» BRIEF
Using the data below, output the first line and every line after it up to and including the line containing "and brown tarnish.", exactly as written and with nothing added.
── RECORDED DATA
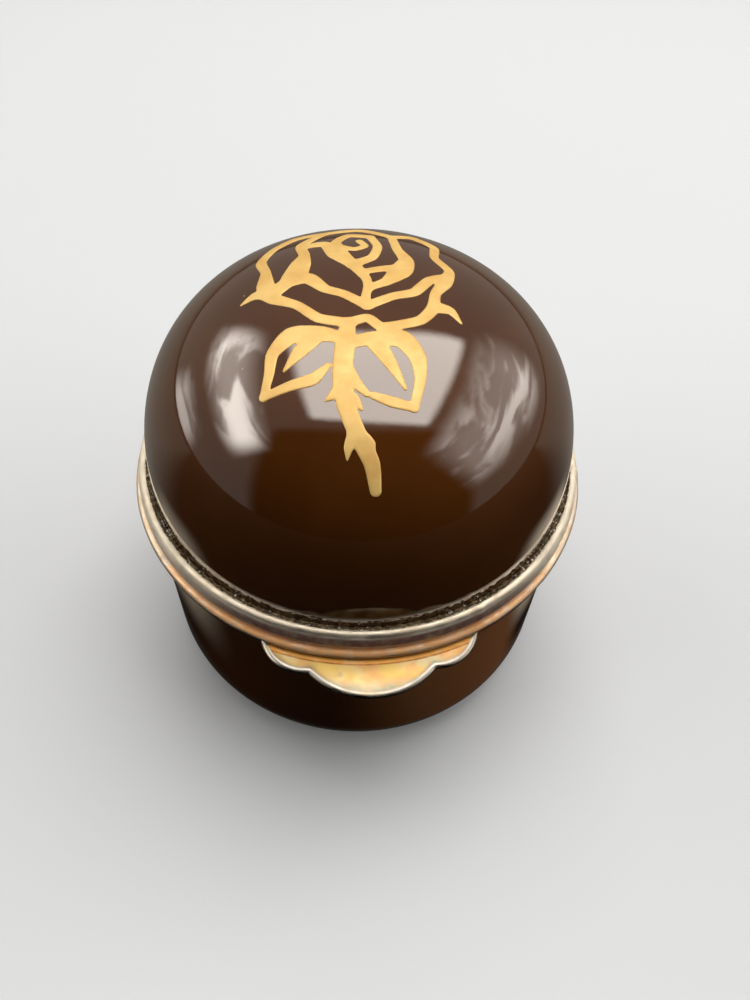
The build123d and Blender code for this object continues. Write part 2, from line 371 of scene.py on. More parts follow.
def gilt_brass(name, gilding, bloom, worn, zones=(), satin=0.28):
    """Worn gilding over brass: satin metal in two shades, with coloured blooms and brown tarnish.

    Gilding is the pair of shades, bloom the colour that shows through where it is thin, and worn how
    much of it shows. Each zone is (a function that gives its share, its colour, how far it hides the
    metal, how much roughness it adds); zones add tarnish and wear, and some add painted shade and
    painted highlights. Satin is the roughness where the metal is smoothest.
    """
    material, tree, shader = new_material(name)
    shade = mix(tree, spread(tree, noise(tree, 3.6, 2.0), 0.35, 0.65), *gilding)
    thin = spread(tree, noise(tree, 2.6, 2.0), 0.60 - 0.22 * worn, 0.78 - 0.16 * worn)
    colour = mix(tree, thin, shade, bloom)
    tarnish = spread(tree, noise(tree, 1.5, 2.0), 0.58, 0.80, 0.0, 0.45)
    colour = mix(tree, tarnish, colour, (0.20, 0.115, 0.075))
    spots = spread(tree, cells(tree, 1.3), 0.05, 0.10, 0.6, 0.0)
    chosen = maths(tree, "GREATER_THAN", cells(tree, 1.3, "Color"), 0.80)
    colour = mix(tree, product(tree, spots, chosen), colour, (0.10, 0.055, 0.025))
    roughness = spread(tree, noise(tree, 1.6, 2.0), 0.3, 0.75, satin, satin * 1.5)
    metal = maths(tree, "SUBTRACT", 1.0, product(tree, tarnish, 0.5))
    for share, tint, hides, rough in zones:
        patchy = spread(tree, noise(tree, 1.2, 2.0), 0.25, 0.6, 0.5, 1.0)
        # each zone's share: tarnish and wear, and in some zones painted shade and painted highlights
        wear_and_painted_light = product(tree, share(tree), patchy)
        colour = mix(tree, wear_and_painted_light, colour, tint)
        roughness = maths(tree, "ADD", roughness, product(tree, wear_and_painted_light, rough))
        metal = maths(tree, "SUBTRACT", metal, product(tree, wear_and_painted_light, hides))
    scratches = bump(tree, noise(tree, 0.7, 1.0, stretch=(1.0, 1.0, 3.0)), 0.0015)
    dents = bump(tree, noise(tree, 2.8, 1.0), 0.03, below=scratches)
    feed(tree, shader, Base_Color=colour, Roughness=roughness, Metallic=metal, Normal=dents)
    return material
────
» WRITTEN SOLUTION
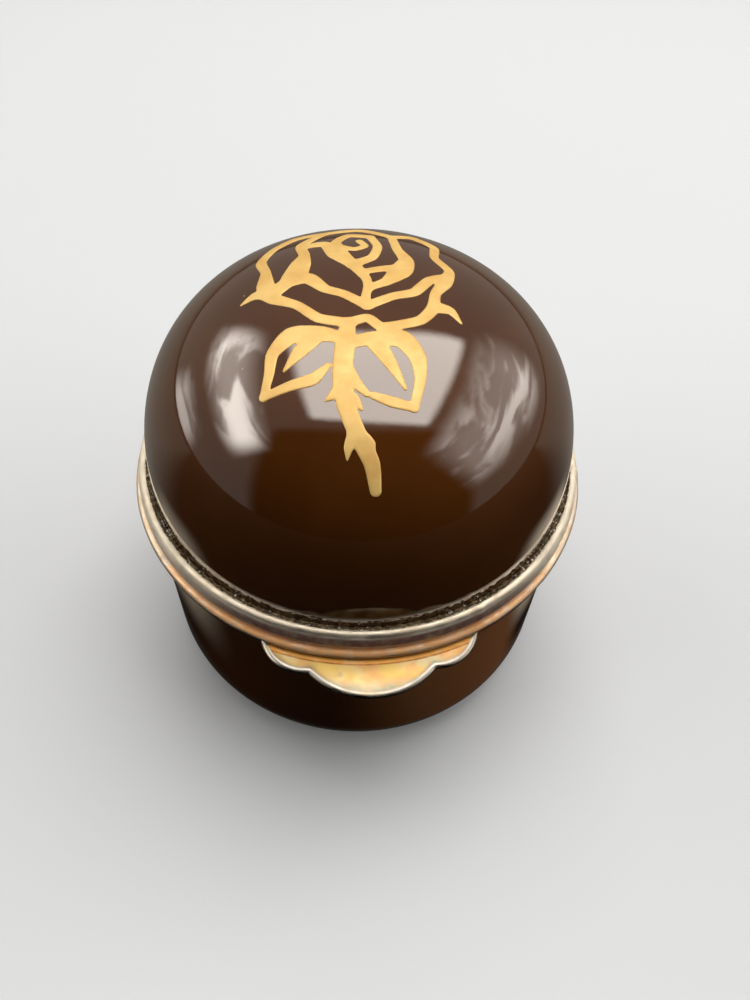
The build123d and Blender code for this object continues. Write part 2, from line 371 of scene.py on. More parts follow.
def gilt_brass(name, gilding, bloom, worn, zones=(), satin=0.28):
    """Worn gilding over brass: satin metal in two shades, with coloured blooms and brown tarnish.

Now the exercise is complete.